With gameplay design, its even harder. Nobody knows whats in the design document is fun. It might not be fun, and then the whole schedule turns quickly to bollocks.

Now thats all kinda fun as an employee coder, but as a producer/publisher, I realize now its fucking mayhem. For example, ShadowHand and Democracy 3:Africa are both appearing at the PC Gamer Weekender show. This is aiming to be close to when both games ship, but will they? I may need to book some advertising in advance, can I do that now? Will they definitely ship? Will the coders hit their targets?

I feel like the producers that I worked with must have felt, standing behind someone who is typing away, wondering if they are about to turn around and say ‘this won’t work’ or alternatively ‘it’s done’.

Publishing games is basically a bit of a roulette.

 


4 thoughts on A game producers job is not easy

  1. And yet producers still ask for exact dates and put them in spreadsheets and GANTT charts and ‘won’t hold you to them, it’s just something to put in the figures’ and then treat them as 100% correct.

    Agile planning helps here, and is no less inaccurate.

    For tasks in the future you give it a quick’n’dirty assessment of trivial/small/reasonable/large/gigantic.
    For imminent tasks, the person who’s actually going to do it splits it up and give actual hour estimates for each section (no more than 15 on one item, or it needs splitting again).

    The first doesn’t waste time on unknowables.
    The second gives a far more accurate estimate because the bits are small and detailed enough.

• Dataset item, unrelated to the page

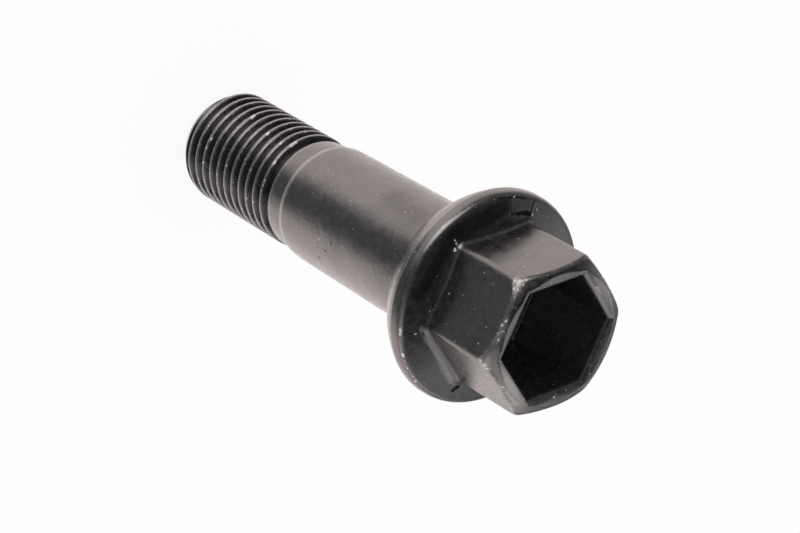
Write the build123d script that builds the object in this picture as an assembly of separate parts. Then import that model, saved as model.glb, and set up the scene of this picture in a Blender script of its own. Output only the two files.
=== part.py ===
from build123d import *
import math
import os

# Wheel bolt with a ball seat, cold forged in one piece.
# Millimetres. +Z runs up the bolt's axis, from the tip to the head.
# The origin is the centre of the flat end of the tip.

# Threaded end. The M14 x 1.5 thread is a plain cylinder here, as wide as its crests.
thread_diameter = 13.9
thread_length = 18.8          # from the flat end to the last turn
tip_lead_depth = 1.0          # how far the tip's lead-in stands back from the crests
tip_lead_angle = 32           # degrees, between the lead-in and the axis

# Neck and shank
neck_diameter = 13.5          # where the thread ends
neck_length = 2.5
neck_flare_angle = 5          # degrees a side, wider towards the shank
shoulder_step = 0.16          # radial height of the small step above the neck
shoulder_length = 2.2         # along the axis, until the shank is at its full width
shank_diameter = 14.5         # at the top of the shoulder
shank_taper_angle = 0.53      # degrees a side, wider towards the head
seat_root_radius = 1.0        # inside corner between the shank and the seat

# Flange and ball seat
under_head_length = 50.5      # from the flat end to the back edge of the flange
seat_radius = 14.0            # spherical seat behind the flange
seat_margin = 1.25            # the flange is this much smaller than the sphere, so 25.5 across
rim_height = 1.62             # back edge to the edge where the face begins
rim_back_chamfer = 0.2
rim_barrel_radius = 1.8       # the side of the rim curves inwards on its way to the face
rim_barrel_angle = 34         # degrees, how far it curves
face_slope_angle = 13.5       # degrees, the face climbs from the rim to the hexagon

# Hexagon head
head_height = 13.5            # back edge of the flange to the end face
hex_across_flats = 17.0
hex_edge_radius = 0.9
hex_base_radius = 0.9         # inside corner between the flats and the flange's face
end_chamfer_inset = 0.3       # the end chamfer starts this far inside the flats
end_chamfer_angle = 33        # degrees, between the chamfer and the end face

# Hexagon socket in the head
head_wall = 2.05              # between a flat of the head and a flat of the socket
socket_depth = 12.5
socket_floor_chamfer = 0.5
lip_radius = 0.95             # round lip at the socket's mouth
lip_steps = 3                 # flat bands that the lip is cut in

# Places that follow from the sizes above
thread_radius = thread_diameter / 2
neck_radius = neck_diameter / 2
shank_radius = shank_diameter / 2
flange_radius = seat_radius - seat_margin
tip_lead_length = tip_lead_depth / math.tan(math.radians(tip_lead_angle))
shoulder_z = thread_length + neck_length
shank_z = shoulder_z + shoulder_length
face_edge_z = under_head_length + rim_height
end_z = under_head_length + head_height
seat_centre_z = under_head_length + math.sqrt(seat_radius**2 - flange_radius**2)
barrel_angle = math.radians(rim_barrel_angle)
barrel_z = face_edge_z - rim_barrel_radius * math.sin(barrel_angle)
face_edge_radius = flange_radius - rim_barrel_radius * (1 - math.cos(barrel_angle))
socket_across_flats = hex_across_flats - 2 * head_wall
shank_taper = math.tan(math.radians(shank_taper_angle))
shoulder_radius = neck_radius + neck_length * math.tan(math.radians(neck_flare_angle))
hex_corner_radius = hex_across_flats / math.sqrt(3)


def face_z(radius):
    """Height of the flange's sloping face at a distance from the axis."""
    return face_edge_z + (face_edge_radius - radius) * math.tan(math.radians(face_slope_angle))


def seat_corner():
    """Where the tapered shank meets the sphere of the seat: a line cut with a circle."""
    start = shank_radius + shank_taper * (seat_centre_z - shank_z)
    a = 1 + shank_taper**2
    b = start * shank_taper
    drop = (b + math.sqrt(b**2 - a * (start**2 - seat_radius**2))) / a
    return start - shank_taper * drop, seat_centre_z - drop


def turned_profile():
    """Half section of everything that is round: tip, thread, neck, shank, seat and flange."""
    seat_r, seat_z = seat_corner()
    mid_angle = (math.atan2(seat_z - seat_centre_z, seat_r)
                 + math.atan2(under_head_length - seat_centre_z, flange_radius)) / 2
    seat_mid = (seat_radius * math.cos(mid_angle), seat_centre_z + seat_radius * math.sin(mid_angle))
    outline = Polyline(
        (0, 0),
        (thread_radius - tip_lead_depth, 0),
        (thread_radius, tip_lead_length),
        (thread_radius, thread_length),
        (neck_radius, thread_length + thread_radius - neck_radius),
        (shoulder_radius, shoulder_z),
        (shoulder_radius + shoulder_step, shoulder_z + shoulder_step),
        (shank_radius, shank_z),
        (seat_r, seat_z),
    )
    outline += ThreePointArc((seat_r, seat_z), seat_mid, (flange_radius, under_head_length))
    outline += Line((flange_radius, under_head_length), (flange_radius, barrel_z))
    outline += TangentArc((flange_radius, barrel_z), (face_edge_radius, face_edge_z), tangent=(0, 1))
    outline += Polyline((face_edge_radius, face_edge_z), (0, face_z(0)), (0, 0))
    face = make_face(Plane.XZ * outline)
    face = fillet(at_corner(face, seat_r, seat_z), seat_root_radius)
    return chamfer(at_corner(face, flange_radius, under_head_length), rim_back_chamfer)


def at_corner(face, r, z):
    """The corner of a half section nearest to a point."""
    return face.vertices().sort_by_distance(Vector(r, 0, z))[0]


def turned_body():
    return revolve(turned_profile(), Axis.Z)


def hexagon(across_flats):
    """A hexagon with two of its corners on the X axis."""
    return RegularPolygon(across_flats / 2, 6, major_radius=False)


def hex_head():
    """The hexagon prism, with rounded edges and a conical chamfer at its end."""
    prism = Pos(0, 0, face_edge_z) * extrude(hexagon(hex_across_flats), end_z - face_edge_z)
    prism = fillet(prism.edges().filter_by(Axis.Z), hex_edge_radius)
    end_radius = hex_across_flats / 2 - end_chamfer_inset
    drop = (hex_corner_radius - end_radius) * math.tan(math.radians(end_chamfer_angle))
    envelope = Polyline(
        (0, face_edge_z),
        (hex_corner_radius, face_edge_z),
        (hex_corner_radius, end_z - drop),
        (end_radius, end_z),
        (0, end_z),
        (0, face_edge_z),
    )
    return prism & revolve(make_face(Plane.XZ * envelope), Axis.Z)


def hex_socket():
    """The hollow of the head: a hexagon with a chamfered floor, opening into a round lip."""
    hollow = extrude(hexagon(socket_across_flats), socket_depth)
    hollow = chamfer(hollow.faces().sort_by(Axis.Z)[0].edges(), socket_floor_chamfer)
    for step in range(lip_steps):
        hollow += lip_band(90 * step / lip_steps, 90 * (step + 1) / lip_steps)
    return Pos(0, 0, end_z - socket_depth) * hollow


def lip_band(start_angle, end_angle):
    """One flat band of the lip all round, between two angles of its quarter circle."""
    loops = []
    for angle in (math.radians(start_angle), math.radians(end_angle)):
        opening = socket_across_flats + 2 * lip_radius * (1 - math.cos(angle))
        height = socket_depth - lip_radius * (1 - math.sin(angle))
        loops.append(Pos(0, 0, height) * hexagon(opening))
    return loft(loops, ruled=True)


def base_edges(body):
    """The inside corner all round the hexagon, where it stands on the flange's face."""
    lowest, highest = face_z(hex_corner_radius), face_z(hex_across_flats / 2)
    margin = hex_edge_radius / 4
    return body.edges().filter_by_position(Axis.Z, lowest - margin, highest + margin)


def wheel_bolt():
    body = turned_body() + hex_head()
    body = fillet(base_edges(body), hex_base_radius)
    return body - hex_socket()


os.makedirs("parts", exist_ok=True)
export_step(wheel_bolt(), "parts/wheel_bolt.step")
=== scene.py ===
import math
import bmesh
import bpy
import numpy as np
from mathutils import Matrix, Vector


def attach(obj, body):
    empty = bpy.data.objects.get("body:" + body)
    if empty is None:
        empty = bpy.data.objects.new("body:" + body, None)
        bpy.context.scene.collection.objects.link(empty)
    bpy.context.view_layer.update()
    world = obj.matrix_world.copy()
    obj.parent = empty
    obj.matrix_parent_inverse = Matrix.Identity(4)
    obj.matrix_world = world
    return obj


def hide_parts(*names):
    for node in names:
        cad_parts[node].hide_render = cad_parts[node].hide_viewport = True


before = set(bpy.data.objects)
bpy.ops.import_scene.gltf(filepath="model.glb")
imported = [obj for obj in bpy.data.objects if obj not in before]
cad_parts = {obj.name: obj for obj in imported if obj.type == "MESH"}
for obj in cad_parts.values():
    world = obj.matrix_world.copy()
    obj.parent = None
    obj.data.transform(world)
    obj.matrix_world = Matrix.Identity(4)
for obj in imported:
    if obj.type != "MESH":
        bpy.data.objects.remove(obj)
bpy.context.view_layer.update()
print("frame loaded")

mm = 0.001


def degTan(angle):
    return math.tan(math.radians(angle))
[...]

    Works particularly well if you also start from the release date and work backwards, making sure you’ve got something working at several intermediate stages. Then the question changes from ‘When will it be ready’ to ‘What will be in it when we release?’ This is a lot less intimidating, and as most publishers are far more interested in the release date rather than the exact detail of features, more reassuring.

    On an aside, I really wish people would stop comparing programming to building a house. As a metaphor it really doesn’t help.

  2. Yep, you’d be shocked how many people on Steam just say “well, why can’t you do this or that?”. Well, it isn’t always as easy as it may seem, and many of the multitude of whining folks on there can’t understand that. There’s careful planning and work that goes into coding anything, let alone something as subtle and tricky as a good, solid playable game.

  3. Hi Cliffski,

    I am quite confused – are you coding Shadowhand yourself or outsourced it?
    Would you mind to share your experiences how to manage such project?

  4. What language do you mostly program in? Also, which game engine do you use? I’ve seen suggestions that you have made your own, but that seems very labor-intensive compared to Unity or UE. On the other hand, being able to do exactly what you want and knowing exactly how to do it has great benefits.